* [Goal] Extract exactly those lines that lie between the start of the material and the line with "between flat strands.", including both boundary lines and no others.

-=-=-

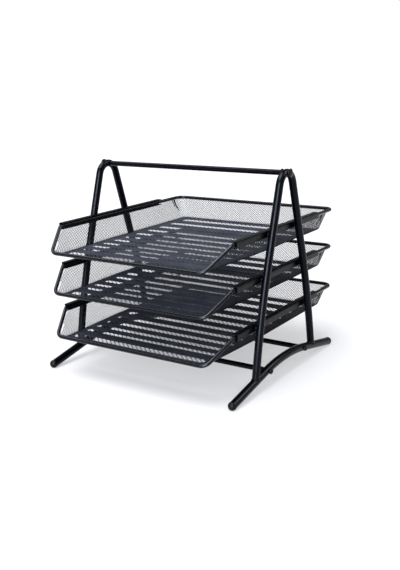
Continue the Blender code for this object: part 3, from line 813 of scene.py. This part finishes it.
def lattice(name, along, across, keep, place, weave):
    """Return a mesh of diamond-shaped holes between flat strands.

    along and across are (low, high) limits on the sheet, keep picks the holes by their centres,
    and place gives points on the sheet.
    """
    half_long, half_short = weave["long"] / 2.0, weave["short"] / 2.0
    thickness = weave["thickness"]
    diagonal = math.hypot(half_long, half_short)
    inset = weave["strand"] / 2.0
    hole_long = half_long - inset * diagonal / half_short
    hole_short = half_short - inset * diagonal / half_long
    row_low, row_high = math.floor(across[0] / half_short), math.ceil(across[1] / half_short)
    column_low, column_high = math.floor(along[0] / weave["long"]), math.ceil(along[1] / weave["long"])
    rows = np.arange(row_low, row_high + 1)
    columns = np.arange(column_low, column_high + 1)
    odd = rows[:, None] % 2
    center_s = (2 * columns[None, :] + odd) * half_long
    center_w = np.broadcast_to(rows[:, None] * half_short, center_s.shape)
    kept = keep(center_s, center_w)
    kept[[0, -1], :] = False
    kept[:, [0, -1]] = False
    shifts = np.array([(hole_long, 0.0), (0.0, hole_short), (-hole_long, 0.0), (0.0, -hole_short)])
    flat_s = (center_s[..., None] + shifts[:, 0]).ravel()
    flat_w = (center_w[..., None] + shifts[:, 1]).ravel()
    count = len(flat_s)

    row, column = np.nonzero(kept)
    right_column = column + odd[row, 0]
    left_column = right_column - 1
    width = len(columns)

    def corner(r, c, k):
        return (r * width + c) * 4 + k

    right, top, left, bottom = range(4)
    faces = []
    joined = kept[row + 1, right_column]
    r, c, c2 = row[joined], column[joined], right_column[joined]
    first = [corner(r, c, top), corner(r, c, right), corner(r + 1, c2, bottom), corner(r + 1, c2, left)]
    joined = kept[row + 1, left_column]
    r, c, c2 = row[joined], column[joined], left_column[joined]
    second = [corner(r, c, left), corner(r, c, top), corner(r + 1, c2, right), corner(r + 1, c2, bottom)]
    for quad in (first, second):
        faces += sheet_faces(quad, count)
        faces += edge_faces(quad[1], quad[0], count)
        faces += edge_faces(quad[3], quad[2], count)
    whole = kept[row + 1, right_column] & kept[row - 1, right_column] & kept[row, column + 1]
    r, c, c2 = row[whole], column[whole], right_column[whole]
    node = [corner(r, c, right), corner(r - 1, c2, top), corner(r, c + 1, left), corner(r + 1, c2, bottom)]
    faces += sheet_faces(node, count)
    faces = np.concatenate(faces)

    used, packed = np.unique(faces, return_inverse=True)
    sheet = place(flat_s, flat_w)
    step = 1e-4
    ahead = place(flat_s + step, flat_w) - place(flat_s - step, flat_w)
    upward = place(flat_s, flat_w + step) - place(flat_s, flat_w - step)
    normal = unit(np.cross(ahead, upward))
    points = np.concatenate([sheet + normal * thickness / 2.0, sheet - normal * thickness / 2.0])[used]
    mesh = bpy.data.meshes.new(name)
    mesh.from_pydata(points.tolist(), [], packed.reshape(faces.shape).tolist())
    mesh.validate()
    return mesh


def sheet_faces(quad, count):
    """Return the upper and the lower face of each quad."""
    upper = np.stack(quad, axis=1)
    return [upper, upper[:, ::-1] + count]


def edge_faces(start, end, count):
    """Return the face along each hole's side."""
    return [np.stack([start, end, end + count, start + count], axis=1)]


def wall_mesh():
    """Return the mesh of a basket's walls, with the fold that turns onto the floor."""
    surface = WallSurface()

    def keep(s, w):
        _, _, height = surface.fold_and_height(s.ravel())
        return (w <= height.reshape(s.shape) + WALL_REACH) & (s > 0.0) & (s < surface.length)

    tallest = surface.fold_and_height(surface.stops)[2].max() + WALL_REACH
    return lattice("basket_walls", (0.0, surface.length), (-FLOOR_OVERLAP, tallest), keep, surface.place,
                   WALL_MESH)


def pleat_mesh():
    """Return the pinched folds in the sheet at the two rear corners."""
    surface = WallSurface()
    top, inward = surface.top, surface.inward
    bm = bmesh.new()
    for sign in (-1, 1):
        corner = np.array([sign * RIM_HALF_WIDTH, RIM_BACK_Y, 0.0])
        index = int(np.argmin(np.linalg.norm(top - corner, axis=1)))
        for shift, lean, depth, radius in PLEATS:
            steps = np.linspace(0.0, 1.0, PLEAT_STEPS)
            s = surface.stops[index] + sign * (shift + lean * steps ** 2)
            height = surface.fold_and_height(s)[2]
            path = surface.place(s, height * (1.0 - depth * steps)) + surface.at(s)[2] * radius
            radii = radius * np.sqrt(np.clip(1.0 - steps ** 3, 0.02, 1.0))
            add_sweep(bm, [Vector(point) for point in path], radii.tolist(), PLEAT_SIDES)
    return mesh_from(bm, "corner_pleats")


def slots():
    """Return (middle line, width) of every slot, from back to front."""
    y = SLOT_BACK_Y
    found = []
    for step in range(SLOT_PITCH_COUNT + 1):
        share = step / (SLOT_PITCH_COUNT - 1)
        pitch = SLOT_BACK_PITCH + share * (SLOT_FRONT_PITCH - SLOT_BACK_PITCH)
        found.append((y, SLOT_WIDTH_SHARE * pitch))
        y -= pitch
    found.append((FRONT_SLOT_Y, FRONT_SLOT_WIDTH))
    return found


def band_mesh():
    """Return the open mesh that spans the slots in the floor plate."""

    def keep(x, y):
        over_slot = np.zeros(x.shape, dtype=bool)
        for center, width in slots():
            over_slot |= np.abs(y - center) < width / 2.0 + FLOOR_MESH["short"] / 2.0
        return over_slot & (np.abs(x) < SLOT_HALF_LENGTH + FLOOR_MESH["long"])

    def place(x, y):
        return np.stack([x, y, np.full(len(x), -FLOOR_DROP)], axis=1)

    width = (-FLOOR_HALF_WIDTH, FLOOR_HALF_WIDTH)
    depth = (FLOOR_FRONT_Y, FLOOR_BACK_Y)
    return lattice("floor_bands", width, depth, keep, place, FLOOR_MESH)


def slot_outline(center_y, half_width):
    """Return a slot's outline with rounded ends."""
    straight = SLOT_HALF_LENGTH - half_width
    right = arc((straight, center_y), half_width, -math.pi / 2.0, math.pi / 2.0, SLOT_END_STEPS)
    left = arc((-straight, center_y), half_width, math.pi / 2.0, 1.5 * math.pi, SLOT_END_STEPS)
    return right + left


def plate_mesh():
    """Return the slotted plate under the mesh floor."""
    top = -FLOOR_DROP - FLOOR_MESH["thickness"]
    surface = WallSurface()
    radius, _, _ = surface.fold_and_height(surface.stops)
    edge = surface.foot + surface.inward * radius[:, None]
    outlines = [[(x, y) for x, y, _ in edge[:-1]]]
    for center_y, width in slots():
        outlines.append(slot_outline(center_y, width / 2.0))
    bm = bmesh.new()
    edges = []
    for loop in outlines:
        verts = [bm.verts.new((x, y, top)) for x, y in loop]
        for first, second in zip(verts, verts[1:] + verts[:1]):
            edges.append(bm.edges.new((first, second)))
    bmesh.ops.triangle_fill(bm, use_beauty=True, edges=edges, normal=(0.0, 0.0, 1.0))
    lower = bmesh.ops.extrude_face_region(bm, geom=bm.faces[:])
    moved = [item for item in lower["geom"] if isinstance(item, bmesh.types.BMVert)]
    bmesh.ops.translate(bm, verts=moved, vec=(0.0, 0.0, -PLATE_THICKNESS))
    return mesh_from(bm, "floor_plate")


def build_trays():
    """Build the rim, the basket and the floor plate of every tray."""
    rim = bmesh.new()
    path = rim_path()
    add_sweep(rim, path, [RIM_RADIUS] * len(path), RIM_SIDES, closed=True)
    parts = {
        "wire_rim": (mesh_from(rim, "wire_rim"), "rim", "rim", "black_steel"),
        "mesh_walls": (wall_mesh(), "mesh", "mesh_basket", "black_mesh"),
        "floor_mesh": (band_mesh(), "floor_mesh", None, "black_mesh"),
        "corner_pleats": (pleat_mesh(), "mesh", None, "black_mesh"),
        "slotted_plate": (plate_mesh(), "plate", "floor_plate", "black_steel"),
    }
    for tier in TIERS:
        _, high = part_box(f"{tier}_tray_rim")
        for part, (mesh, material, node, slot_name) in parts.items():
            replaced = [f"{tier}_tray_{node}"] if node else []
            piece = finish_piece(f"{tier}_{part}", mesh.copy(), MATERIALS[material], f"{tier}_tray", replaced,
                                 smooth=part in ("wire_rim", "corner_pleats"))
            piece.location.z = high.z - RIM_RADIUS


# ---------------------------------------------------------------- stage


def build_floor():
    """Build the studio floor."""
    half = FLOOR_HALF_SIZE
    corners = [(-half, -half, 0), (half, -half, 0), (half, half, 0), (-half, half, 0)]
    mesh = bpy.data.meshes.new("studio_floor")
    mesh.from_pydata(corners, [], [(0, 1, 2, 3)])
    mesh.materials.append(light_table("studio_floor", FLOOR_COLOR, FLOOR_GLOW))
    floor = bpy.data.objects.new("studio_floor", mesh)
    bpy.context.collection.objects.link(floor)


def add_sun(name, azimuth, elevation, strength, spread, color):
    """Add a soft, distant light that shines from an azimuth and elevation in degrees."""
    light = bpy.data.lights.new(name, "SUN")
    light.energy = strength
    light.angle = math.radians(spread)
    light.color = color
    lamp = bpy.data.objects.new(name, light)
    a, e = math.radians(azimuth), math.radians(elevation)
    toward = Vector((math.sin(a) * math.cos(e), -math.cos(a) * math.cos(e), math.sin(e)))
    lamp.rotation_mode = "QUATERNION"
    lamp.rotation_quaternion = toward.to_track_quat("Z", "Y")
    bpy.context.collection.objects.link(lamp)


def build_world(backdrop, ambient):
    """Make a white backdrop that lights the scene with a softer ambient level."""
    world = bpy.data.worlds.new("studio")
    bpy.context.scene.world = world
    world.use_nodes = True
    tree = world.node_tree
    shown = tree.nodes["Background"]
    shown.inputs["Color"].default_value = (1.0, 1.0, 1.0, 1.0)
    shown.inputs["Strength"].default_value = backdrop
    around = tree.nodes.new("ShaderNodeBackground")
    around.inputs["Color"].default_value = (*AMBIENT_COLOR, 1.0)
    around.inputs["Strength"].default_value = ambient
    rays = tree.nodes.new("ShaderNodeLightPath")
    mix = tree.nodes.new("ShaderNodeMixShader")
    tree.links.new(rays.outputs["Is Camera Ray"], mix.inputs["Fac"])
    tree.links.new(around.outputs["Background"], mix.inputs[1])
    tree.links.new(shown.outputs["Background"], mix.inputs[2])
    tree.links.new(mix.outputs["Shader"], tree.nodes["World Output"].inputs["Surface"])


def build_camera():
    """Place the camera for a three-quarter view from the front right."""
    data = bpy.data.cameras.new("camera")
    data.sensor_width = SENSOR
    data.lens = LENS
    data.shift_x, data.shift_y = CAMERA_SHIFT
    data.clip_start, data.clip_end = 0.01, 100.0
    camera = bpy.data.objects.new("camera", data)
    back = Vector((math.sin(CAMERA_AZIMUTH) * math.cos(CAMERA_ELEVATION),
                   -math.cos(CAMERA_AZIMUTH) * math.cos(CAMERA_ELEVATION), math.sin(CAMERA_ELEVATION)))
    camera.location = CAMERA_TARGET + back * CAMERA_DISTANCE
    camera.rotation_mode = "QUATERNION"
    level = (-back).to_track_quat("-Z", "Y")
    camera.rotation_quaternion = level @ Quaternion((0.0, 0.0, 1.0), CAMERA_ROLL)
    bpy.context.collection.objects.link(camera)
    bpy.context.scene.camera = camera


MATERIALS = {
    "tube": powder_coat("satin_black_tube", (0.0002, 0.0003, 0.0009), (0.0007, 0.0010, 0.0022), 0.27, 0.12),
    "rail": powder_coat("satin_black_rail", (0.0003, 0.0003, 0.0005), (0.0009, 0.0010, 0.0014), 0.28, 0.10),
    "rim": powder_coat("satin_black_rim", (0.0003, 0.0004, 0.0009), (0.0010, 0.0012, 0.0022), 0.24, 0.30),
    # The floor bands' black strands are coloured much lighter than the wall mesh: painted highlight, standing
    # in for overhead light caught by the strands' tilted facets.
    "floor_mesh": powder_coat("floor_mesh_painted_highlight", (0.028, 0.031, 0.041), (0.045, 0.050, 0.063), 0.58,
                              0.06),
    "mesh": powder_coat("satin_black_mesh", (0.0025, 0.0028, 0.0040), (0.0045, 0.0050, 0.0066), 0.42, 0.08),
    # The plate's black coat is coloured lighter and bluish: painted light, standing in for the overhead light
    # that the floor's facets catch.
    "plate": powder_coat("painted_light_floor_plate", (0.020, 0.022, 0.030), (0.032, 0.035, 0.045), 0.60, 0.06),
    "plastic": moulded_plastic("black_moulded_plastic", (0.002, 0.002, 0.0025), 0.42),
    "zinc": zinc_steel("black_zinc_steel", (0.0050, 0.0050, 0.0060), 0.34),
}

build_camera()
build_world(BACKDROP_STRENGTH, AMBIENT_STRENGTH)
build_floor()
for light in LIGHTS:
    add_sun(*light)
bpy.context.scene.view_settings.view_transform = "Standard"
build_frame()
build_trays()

-=-=-

* [Written response]
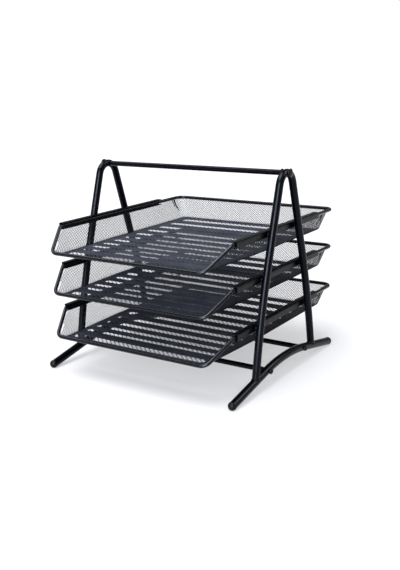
Continue the Blender code for this object: part 3, from line 813 of scene.py. This part finishes it.
def lattice(name, along, across, keep, place, weave):
    """Return a mesh of diamond-shaped holes between flat strands.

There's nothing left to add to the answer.